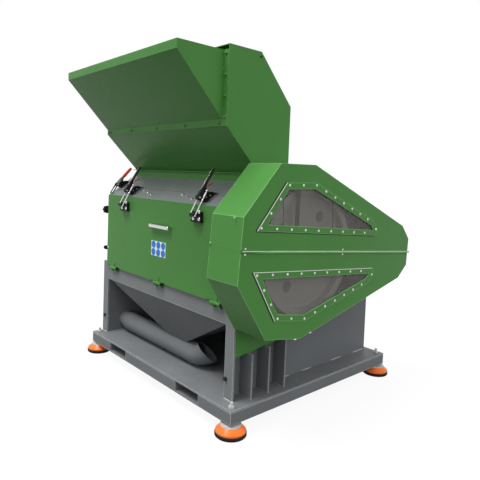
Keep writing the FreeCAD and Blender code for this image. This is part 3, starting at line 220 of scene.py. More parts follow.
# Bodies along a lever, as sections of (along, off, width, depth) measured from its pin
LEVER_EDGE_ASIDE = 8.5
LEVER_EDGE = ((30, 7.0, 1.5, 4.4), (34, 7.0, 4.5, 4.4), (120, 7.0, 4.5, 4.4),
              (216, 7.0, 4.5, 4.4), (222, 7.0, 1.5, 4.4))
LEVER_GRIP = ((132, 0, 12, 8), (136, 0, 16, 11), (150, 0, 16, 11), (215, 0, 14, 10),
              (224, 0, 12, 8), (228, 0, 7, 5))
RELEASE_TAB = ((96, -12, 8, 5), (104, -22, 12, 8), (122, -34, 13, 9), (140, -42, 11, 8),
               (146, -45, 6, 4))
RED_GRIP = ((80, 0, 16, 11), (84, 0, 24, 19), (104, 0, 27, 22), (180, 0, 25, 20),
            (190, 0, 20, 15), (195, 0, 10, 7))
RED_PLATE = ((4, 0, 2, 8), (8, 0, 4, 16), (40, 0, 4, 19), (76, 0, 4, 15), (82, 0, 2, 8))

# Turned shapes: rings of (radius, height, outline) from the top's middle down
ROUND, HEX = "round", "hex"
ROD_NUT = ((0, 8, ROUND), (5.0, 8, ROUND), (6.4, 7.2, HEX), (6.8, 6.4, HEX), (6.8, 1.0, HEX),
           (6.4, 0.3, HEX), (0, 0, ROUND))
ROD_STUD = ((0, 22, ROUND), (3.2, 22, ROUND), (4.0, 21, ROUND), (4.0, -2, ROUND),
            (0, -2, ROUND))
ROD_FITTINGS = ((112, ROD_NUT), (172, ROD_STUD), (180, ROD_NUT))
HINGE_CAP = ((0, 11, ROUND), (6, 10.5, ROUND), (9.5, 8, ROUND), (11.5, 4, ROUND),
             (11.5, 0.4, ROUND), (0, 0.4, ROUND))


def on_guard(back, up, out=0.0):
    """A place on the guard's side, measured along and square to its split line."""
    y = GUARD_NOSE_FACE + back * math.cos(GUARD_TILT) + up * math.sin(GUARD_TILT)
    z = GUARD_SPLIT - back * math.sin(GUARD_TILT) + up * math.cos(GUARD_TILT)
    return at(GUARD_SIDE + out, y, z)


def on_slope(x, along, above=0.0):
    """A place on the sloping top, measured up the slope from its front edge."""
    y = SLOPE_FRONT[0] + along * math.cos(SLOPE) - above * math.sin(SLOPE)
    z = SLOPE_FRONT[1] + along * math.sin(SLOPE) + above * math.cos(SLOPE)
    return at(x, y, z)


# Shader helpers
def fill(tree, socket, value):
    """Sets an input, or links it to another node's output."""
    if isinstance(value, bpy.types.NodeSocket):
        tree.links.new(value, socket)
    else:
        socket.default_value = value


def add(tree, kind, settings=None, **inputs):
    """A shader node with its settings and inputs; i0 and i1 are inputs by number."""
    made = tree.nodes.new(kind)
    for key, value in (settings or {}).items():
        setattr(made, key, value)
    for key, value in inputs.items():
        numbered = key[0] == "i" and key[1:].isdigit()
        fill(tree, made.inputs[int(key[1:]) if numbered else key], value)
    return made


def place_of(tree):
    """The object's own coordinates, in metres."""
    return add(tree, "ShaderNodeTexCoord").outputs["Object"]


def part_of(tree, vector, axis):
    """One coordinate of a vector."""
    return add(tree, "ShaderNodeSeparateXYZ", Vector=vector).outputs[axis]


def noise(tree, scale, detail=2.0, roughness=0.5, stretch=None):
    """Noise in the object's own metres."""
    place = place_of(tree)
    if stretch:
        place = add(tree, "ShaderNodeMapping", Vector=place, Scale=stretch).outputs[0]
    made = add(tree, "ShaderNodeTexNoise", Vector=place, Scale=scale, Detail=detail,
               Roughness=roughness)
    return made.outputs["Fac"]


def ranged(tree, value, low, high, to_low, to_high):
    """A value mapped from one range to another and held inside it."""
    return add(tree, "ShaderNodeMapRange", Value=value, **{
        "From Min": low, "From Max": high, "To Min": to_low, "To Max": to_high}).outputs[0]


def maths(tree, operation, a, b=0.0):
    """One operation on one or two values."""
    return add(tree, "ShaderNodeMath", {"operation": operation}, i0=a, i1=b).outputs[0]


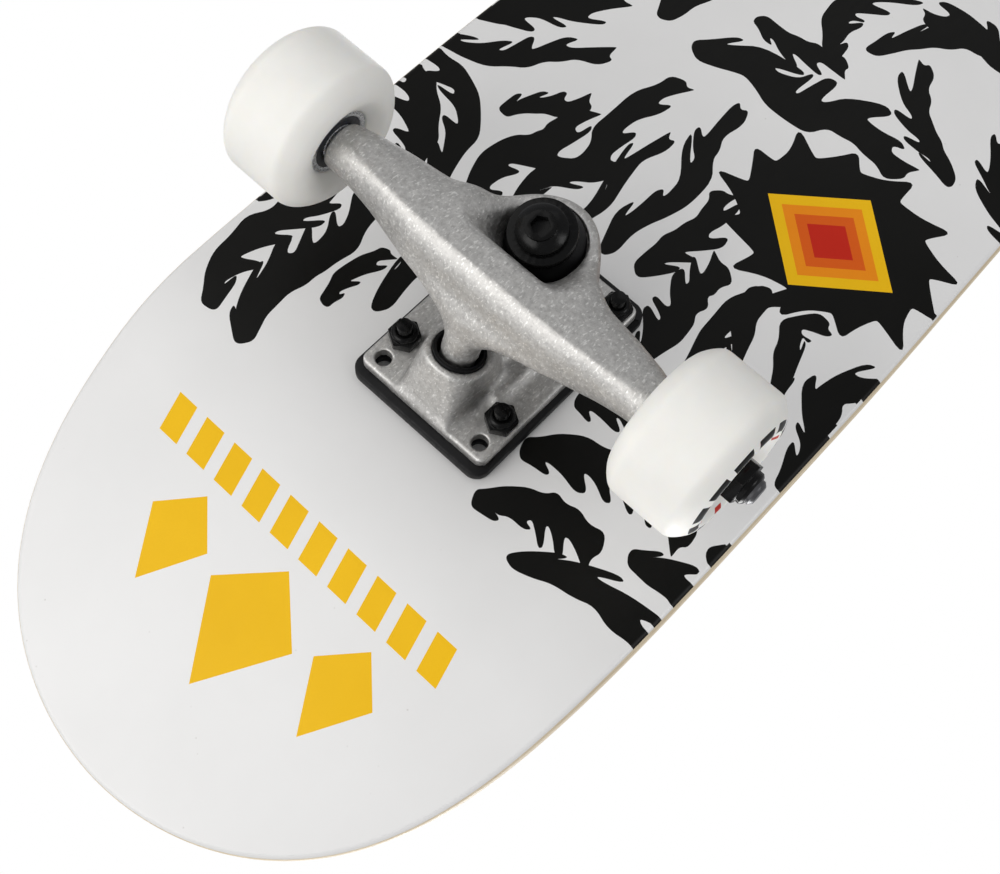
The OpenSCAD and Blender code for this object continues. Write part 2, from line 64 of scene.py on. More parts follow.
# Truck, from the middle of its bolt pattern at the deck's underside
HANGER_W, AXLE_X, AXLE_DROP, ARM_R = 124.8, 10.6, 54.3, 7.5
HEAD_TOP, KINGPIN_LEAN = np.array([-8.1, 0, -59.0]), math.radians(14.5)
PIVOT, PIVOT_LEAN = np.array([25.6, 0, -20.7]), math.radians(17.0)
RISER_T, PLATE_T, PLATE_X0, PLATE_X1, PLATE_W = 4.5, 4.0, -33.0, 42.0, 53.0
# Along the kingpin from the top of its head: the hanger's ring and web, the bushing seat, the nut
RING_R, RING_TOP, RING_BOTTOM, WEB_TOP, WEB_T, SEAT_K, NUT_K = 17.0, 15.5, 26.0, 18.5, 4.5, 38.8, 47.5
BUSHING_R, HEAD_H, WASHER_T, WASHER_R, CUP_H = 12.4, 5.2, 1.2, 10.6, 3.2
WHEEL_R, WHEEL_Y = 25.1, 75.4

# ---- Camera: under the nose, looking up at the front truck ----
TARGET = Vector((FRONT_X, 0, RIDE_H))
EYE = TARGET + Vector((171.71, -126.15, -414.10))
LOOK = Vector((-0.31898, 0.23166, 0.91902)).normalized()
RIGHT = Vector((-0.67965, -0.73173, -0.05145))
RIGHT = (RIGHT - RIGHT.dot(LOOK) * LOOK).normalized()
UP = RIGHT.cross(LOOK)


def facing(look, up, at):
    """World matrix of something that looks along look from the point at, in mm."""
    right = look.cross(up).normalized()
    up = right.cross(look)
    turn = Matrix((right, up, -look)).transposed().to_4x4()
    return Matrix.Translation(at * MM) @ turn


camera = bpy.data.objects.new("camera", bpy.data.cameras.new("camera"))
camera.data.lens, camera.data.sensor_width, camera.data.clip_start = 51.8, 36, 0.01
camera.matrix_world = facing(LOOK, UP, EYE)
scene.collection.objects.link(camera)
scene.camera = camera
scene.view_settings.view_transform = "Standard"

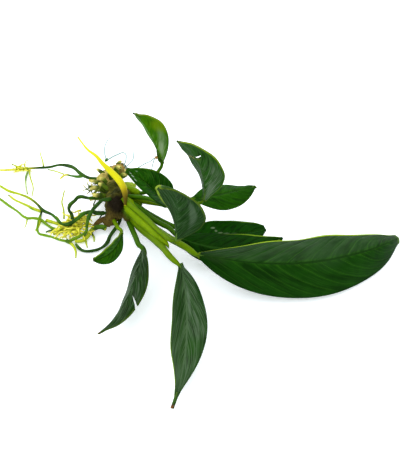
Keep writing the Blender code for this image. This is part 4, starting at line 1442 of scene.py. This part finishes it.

Instructions to follow —
Write out the full listing exactly as given.

Exercise output —
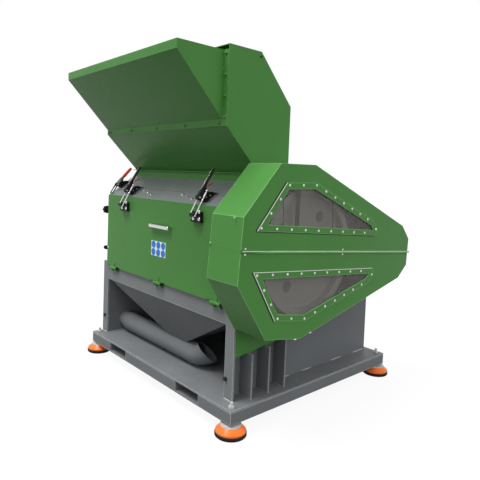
Keep writing the FreeCAD and Blender code for this image. This is part 3, starting at line 220 of scene.py. More parts follow.
# Bodies along a lever, as sections of (along, off, width, depth) measured from its pin
LEVER_EDGE_ASIDE = 8.5
LEVER_EDGE = ((30, 7.0, 1.5, 4.4), (34, 7.0, 4.5, 4.4), (120, 7.0, 4.5, 4.4),
              (216, 7.0, 4.5, 4.4), (222, 7.0, 1.5, 4.4))
LEVER_GRIP = ((132, 0, 12, 8), (136, 0, 16, 11), (150, 0, 16, 11), (215, 0, 14, 10),
              (224, 0, 12, 8), (228, 0, 7, 5))
RELEASE_TAB = ((96, -12, 8, 5), (104, -22, 12, 8), (122, -34, 13, 9), (140, -42, 11, 8),
               (146, -45, 6, 4))
RED_GRIP = ((80, 0, 16, 11), (84, 0, 24, 19), (104, 0, 27, 22), (180, 0, 25, 20),
            (190, 0, 20, 15), (195, 0, 10, 7))
RED_PLATE = ((4, 0, 2, 8), (8, 0, 4, 16), (40, 0, 4, 19), (76, 0, 4, 15), (82, 0, 2, 8))

# Turned shapes: rings of (radius, height, outline) from the top's middle down
ROUND, HEX = "round", "hex"
ROD_NUT = ((0, 8, ROUND), (5.0, 8, ROUND), (6.4, 7.2, HEX), (6.8, 6.4, HEX), (6.8, 1.0, HEX),
           (6.4, 0.3, HEX), (0, 0, ROUND))
ROD_STUD = ((0, 22, ROUND), (3.2, 22, ROUND), (4.0, 21, ROUND), (4.0, -2, ROUND),
            (0, -2, ROUND))
ROD_FITTINGS = ((112, ROD_NUT), (172, ROD_STUD), (180, ROD_NUT))
HINGE_CAP = ((0, 11, ROUND), (6, 10.5, ROUND), (9.5, 8, ROUND), (11.5, 4, ROUND),
             (11.5, 0.4, ROUND), (0, 0.4, ROUND))


def on_guard(back, up, out=0.0):
    """A place on the guard's side, measured along and square to its split line."""
    y = GUARD_NOSE_FACE + back * math.cos(GUARD_TILT) + up * math.sin(GUARD_TILT)
    z = GUARD_SPLIT - back * math.sin(GUARD_TILT) + up * math.cos(GUARD_TILT)
    return at(GUARD_SIDE + out, y, z)


def on_slope(x, along, above=0.0):
    """A place on the sloping top, measured up the slope from its front edge."""
    y = SLOPE_FRONT[0] + along * math.cos(SLOPE) - above * math.sin(SLOPE)
    z = SLOPE_FRONT[1] + along * math.sin(SLOPE) + above * math.cos(SLOPE)
    return at(x, y, z)


# Shader helpers
def fill(tree, socket, value):
    """Sets an input, or links it to another node's output."""
    if isinstance(value, bpy.types.NodeSocket):
        tree.links.new(value, socket)
    else:
        socket.default_value = value


def add(tree, kind, settings=None, **inputs):
    """A shader node with its settings and inputs; i0 and i1 are inputs by number."""
    made = tree.nodes.new(kind)
    for key, value in (settings or {}).items():
        setattr(made, key, value)
    for key, value in inputs.items():
        numbered = key[0] == "i" and key[1:].isdigit()
        fill(tree, made.inputs[int(key[1:]) if numbered else key], value)
    return made


def place_of(tree):
    """The object's own coordinates, in metres."""
    return add(tree, "ShaderNodeTexCoord").outputs["Object"]


def part_of(tree, vector, axis):
    """One coordinate of a vector."""
    return add(tree, "ShaderNodeSeparateXYZ", Vector=vector).outputs[axis]


def noise(tree, scale, detail=2.0, roughness=0.5, stretch=None):
    """Noise in the object's own metres."""
    place = place_of(tree)
    if stretch:
        place = add(tree, "ShaderNodeMapping", Vector=place, Scale=stretch).outputs[0]
    made = add(tree, "ShaderNodeTexNoise", Vector=place, Scale=scale, Detail=detail,
               Roughness=roughness)
    return made.outputs["Fac"]


def ranged(tree, value, low, high, to_low, to_high):
    """A value mapped from one range to another and held inside it."""
    return add(tree, "ShaderNodeMapRange", Value=value, **{
        "From Min": low, "From Max": high, "To Min": to_low, "To Max": to_high}).outputs[0]


def maths(tree, operation, a, b=0.0):
    """One operation on one or two values."""
    return add(tree, "ShaderNodeMath", {"operation": operation}, i0=a, i1=b).outputs[0]


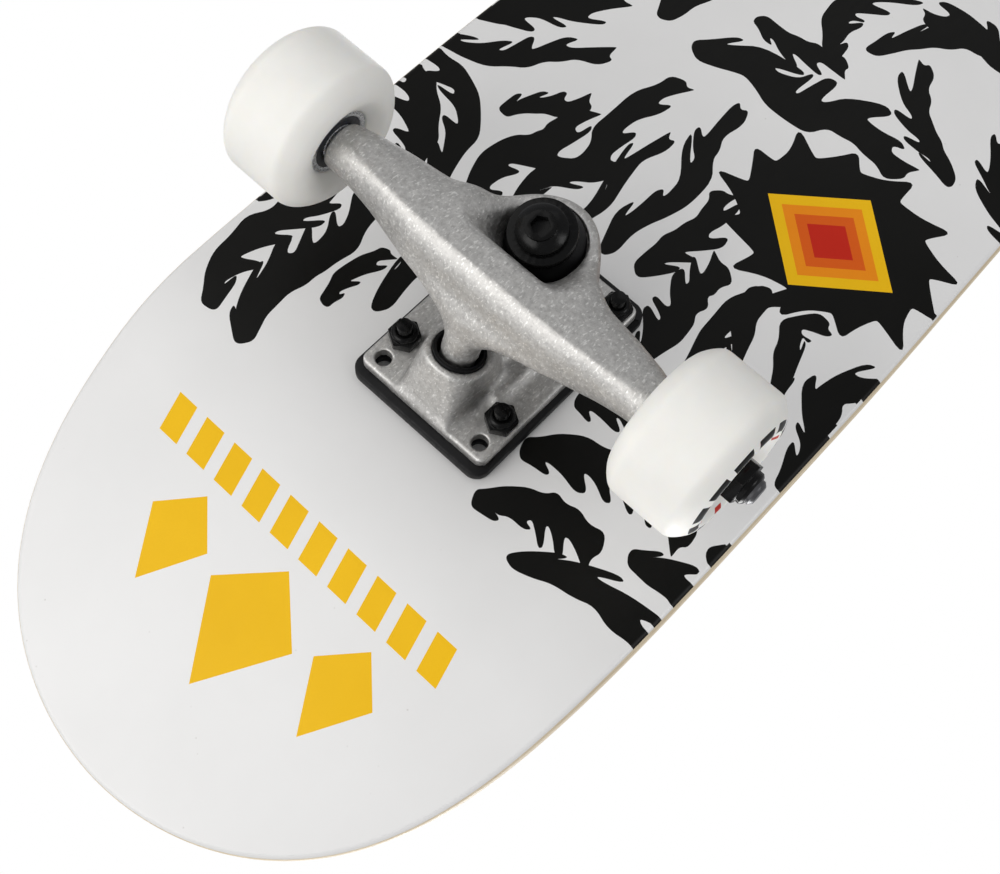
The OpenSCAD and Blender code for this object continues. Write part 2, from line 64 of scene.py on. More parts follow.
# Truck, from the middle of its bolt pattern at the deck's underside
HANGER_W, AXLE_X, AXLE_DROP, ARM_R = 124.8, 10.6, 54.3, 7.5
HEAD_TOP, KINGPIN_LEAN = np.array([-8.1, 0, -59.0]), math.radians(14.5)
PIVOT, PIVOT_LEAN = np.array([25.6, 0, -20.7]), math.radians(17.0)
RISER_T, PLATE_T, PLATE_X0, PLATE_X1, PLATE_W = 4.5, 4.0, -33.0, 42.0, 53.0
# Along the kingpin from the top of its head: the hanger's ring and web, the bushing seat, the nut
RING_R, RING_TOP, RING_BOTTOM, WEB_TOP, WEB_T, SEAT_K, NUT_K = 17.0, 15.5, 26.0, 18.5, 4.5, 38.8, 47.5
BUSHING_R, HEAD_H, WASHER_T, WASHER_R, CUP_H = 12.4, 5.2, 1.2, 10.6, 3.2
WHEEL_R, WHEEL_Y = 25.1, 75.4

# ---- Camera: under the nose, looking up at the front truck ----
TARGET = Vector((FRONT_X, 0, RIDE_H))
EYE = TARGET + Vector((171.71, -126.15, -414.10))
LOOK = Vector((-0.31898, 0.23166, 0.91902)).normalized()
RIGHT = Vector((-0.67965, -0.73173, -0.05145))
RIGHT = (RIGHT - RIGHT.dot(LOOK) * LOOK).normalized()
UP = RIGHT.cross(LOOK)


def facing(look, up, at):
    """World matrix of something that looks along look from the point at, in mm."""
    right = look.cross(up).normalized()
    up = right.cross(look)
    turn = Matrix((right, up, -look)).transposed().to_4x4()
    return Matrix.Translation(at * MM) @ turn


camera = bpy.data.objects.new("camera", bpy.data.cameras.new("camera"))
camera.data.lens, camera.data.sensor_width, camera.data.clip_start = 51.8, 36, 0.01
camera.matrix_world = facing(LOOK, UP, EYE)
scene.collection.objects.link(camera)
scene.camera = camera
scene.view_settings.view_transform = "Standard"

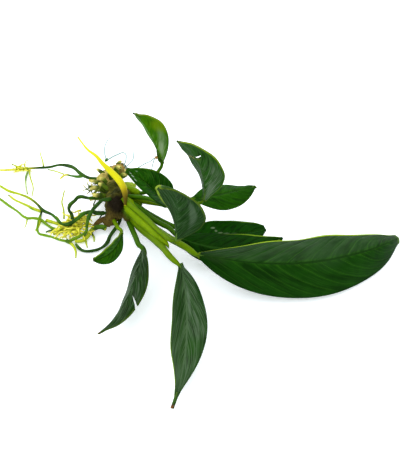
Keep writing the Blender code for this image. This is part 4, starting at line 1442 of scene.py. This part finishes it.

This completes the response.